Another absolute no: Touching the stylist’s equipment without permission. “We take pride and really good care of our tools as they are expensive and must be in perfect shape to offer a perfect cut,” Kafando explained.
6. Moving Around And Not Sitting Still
The way you sit in the stylist’s chair can impact their ability to do their job. A major pet peeve for hair professionals is when clients are “getting up every two seconds to look in the mirror,” Kafando said. “We know your hair doesn’t look great unfinished. We are getting there!”
Furthermore, a client who is “sitting crooked or constantly having their head down can make it difficult to cut and color the hair,” Cottin noted. If you’re looking down at your phone during your appointment, try to ensure that it doesn’t affect your posture in a way that’s detrimental to the stylist.
7. Taking Advantage Of The Free Snacks And Drinks
Some salons provide complimentary refreshments such as coffee, tea, snacks or even alcoholic beverages. Of course, you may accept any refreshments you’re offered, but can you ask for refills? And is it OK to swing by the snack table more than once?
“More than one refill of alcoholic beverages is generally frowned upon,” Cottin advised.

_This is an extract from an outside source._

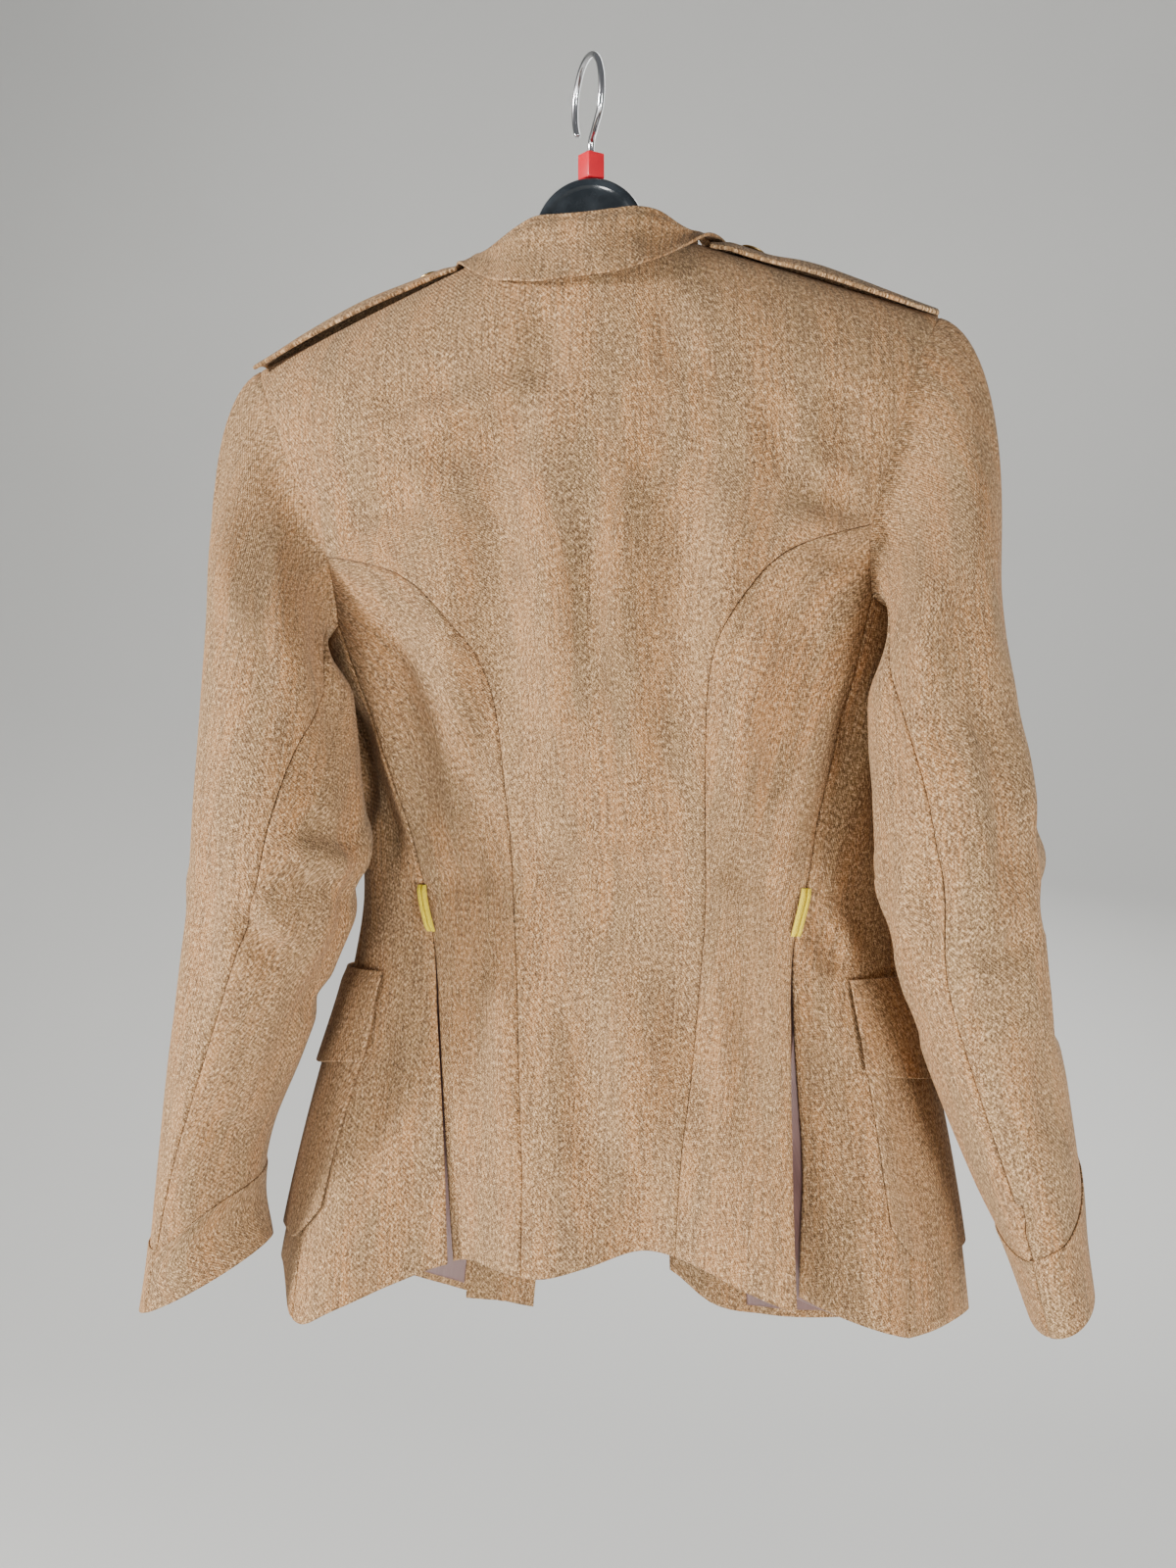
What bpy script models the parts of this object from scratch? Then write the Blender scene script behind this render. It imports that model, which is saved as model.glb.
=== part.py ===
"""A dress uniform jacket on a plastic hanger, hung by the hook.

Lengths are in millimetres in the tables and turned into metres by MM. +Z is up and the
origin is the inside top of the hook's bend. The jacket's back faces -Y, its open front
faces +Y, and the wearer's right arm is at +X. Angles round the body start at the centre
of the back, so 90 degrees is the wearer's right side and 180 the centre of the front.
"""

import math

import bmesh
import bpy
import numpy as np
from mathutils import Vector
from mathutils.bvhtree import BVHTree

MM = 0.001
UP = np.array([0.0, 0.0, 1.0])

# Cloth and seams
CLOTH = 2.0  # thickness of the interlined wool cloth
SEAM_GAP = 0.3  # between two pieces that are sewn together
LAYER_GAP = 0.35  # between a piece and the one that it lies on
LINING = 1.0  # thickness of the lining
POCKET_CLOTH = 1.6
FACING_CLOTH = 1.4
CUFF_CLOTH = 1.8
COLLAR_CLOTH = 2.0
STRAP_CLOTH = 2.8  # a shoulder strap is two layers
LOOP_CLOTH = 1.6

# The shoulder line, from the neck point to the top of the sleeve seam
TIP_X = 210.5
TIP_Z = -175.0
NECK_X = 68.0
SHOULDER_SLOPE = 0.385
SHOULDER_ROUND_BACK = 70.0  # depth below the shoulder line where the back is full
SHOULDER_ROUND_FRONT = 60.0
BACK_NECK_DIP = 21.0  # the neckline's dip at the centre of the back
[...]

“Refills aren’t usually on the initial budget and might end up being costly for your barber,” added Holas, who warned against “turning the refreshments corner into [your] own personal buffet.”
8. Not Being Prepared To Tip Everyone Who Served You
While cash tips are generally preferred, many salons offer alternatives if you don’t have bills handy such as money transfer apps, ATMs or tipping on a credit card. If you’re happy with the service you’ve received, the stylists polled agreed that 20% of the cost of service is an appropriate tip for your main stylist.
“You should tip your colorist, stylist and the assistants if they were helping wash or blow drying your hair,” noted Iudina, who added that $5-15 is usually an appropriate tip for assistants regardless of the cost of service.